Menteri Keuangan Sri Mulyani Indrawati mengatakan, meski anggaran yang dialokasikan untuk bidang kesehatan dan perlindungan sosial menyusut, pemerintah memastikan akan tetap responsif menambah anggaran jika memang dibutuhkan seiring dengan perkembangan penanggulangan pandemi. Refocusing dan realokasi akan dilakukan secara otomatis supaya tidak terjadi disrupsi jika ada lonjakan angka kasus Covid-19, ujarnya.

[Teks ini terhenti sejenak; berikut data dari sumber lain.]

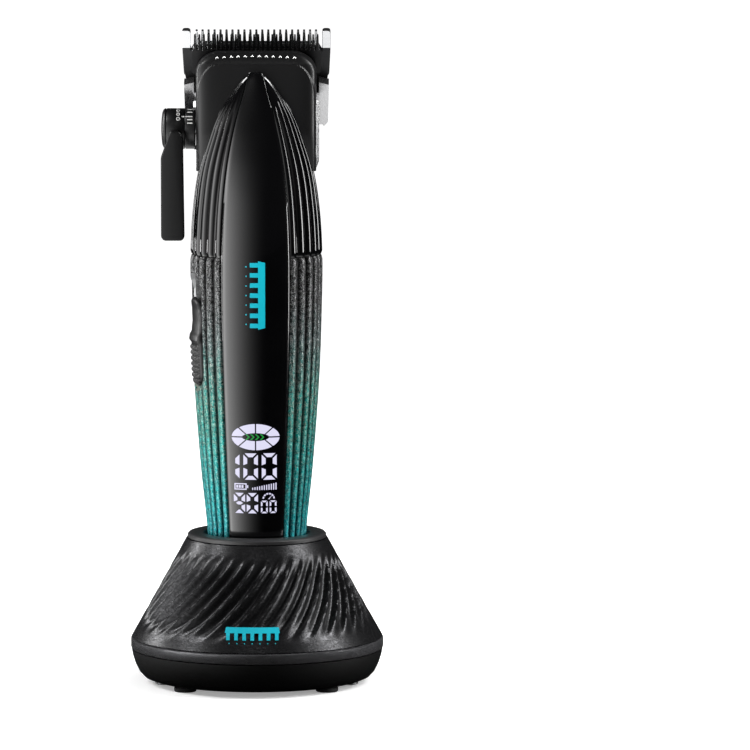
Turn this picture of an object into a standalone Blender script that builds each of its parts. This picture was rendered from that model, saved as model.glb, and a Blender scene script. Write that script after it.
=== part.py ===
"""Cordless hair clipper standing in its charging dock.

Units in the named values are millimetres and degrees; every mesh is written in metres.
+X is the user's right, -Y is the front with the display, +Z is up. The origin is the
centre of the dock's foot circle on the table.
"""
import math

import bmesh
import bpy
import numpy as np
from mathutils import Matrix, Vector

MM = 0.001
GAP = 0.3                 # clearance left between neighbouring pieces

# Driving dimensions of the clipper body
BODY_BOTTOM = 29.0
SEAM = 134.0              # joint between the lower grip shell and the upper shell
UPPER_TOP = 160.0         # where the upper shell stops being a full ring
NOSE_TOP = 189.0          # tip of the upper shell's two wings
WALL = 0.90               # inner surface of a shell as a share of its outer one
# height, half-width, centre y, front y, rear y, half-width of the centre panel
BODY_STATIONS = (
    (26.0, 14.3, 0.0, -13.8, 13.8, 8.1),
    (47.0, 15.4, 0.0, -15.0, 15.0, 8.7),
    (67.0, 17.4, 0.0, -16.9, 16.9, 9.5),
    (97.0, 19.6, 0.0, -18.7, 18.7, 10.5),
    (117.0, 20.3, 0.0, -19.2, 19.0, 10.9),
    (134.0, 20.5, 0.0, -19.2, 19.0, 10.9),
    (149.0, 19.6, -1.5, -18.3, 18.2, 10.3),
    (161.0, 17.7, -4.5, -16.6, 17.0, 9.1),
    (170.0, 14.8, -7.0, -14.9, 16.0, 7.6),
    (178.0, 11.7, -8.3, -13.2, 15.0, 5.8),
    (185.0, 7.1, -8.8, -11.8, 14.0, 3.9),
    (191.0, 2.6, -9.1, -10.7, 13.0, 2.45),
)
PANEL_BOTTOM = 31.0
PANEL_TOP = 191.0
PANEL_THICKNESS = 1.2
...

Skenario adanya lonjakan angka kasus bakal menyebabkan pembatasan mobilitas dan aktivitas perekonomian, sehingga akan ada anggaran tambahan yang dibutuhkan untuk mendukung program kesehatan dan perlindungan sosial masyarakat. Harus ada program-program kementerian/lembaga yang dialihkan kalau angka kasus Covid-19 kembali melonjak. Tapi, kalau tidak, ya, kita bisa terus lanjutkan upaya pemulihan, katanya.
Sri Mulyani menambahkan, secara khusus alokasi perlindungan sosial dalam Rancangan APBN sebagai antisipasi ketidakpastian perkembangan penanggulangan pandemi tahun depan sebesar Rp 153,7 triliun. Alokasi itu mencakup perlindungan sosial regular, seperti Program Keluarga Harapan, kartu sembako, dan Kartu Prakerja. Berikutnya, tambahan perlindungan sosial berupa bantuan sosial tunai, kartu sembako PPKM, dan bantuan kuota Internet jika dibutuhkan. Kami akan coba stabil di kisaran belanja Rp 2.700 triliun, dan akan melihat dengan teliti setiap komponen belanja yang krusial, seperti untuk kebutuhan sektor kesehatan.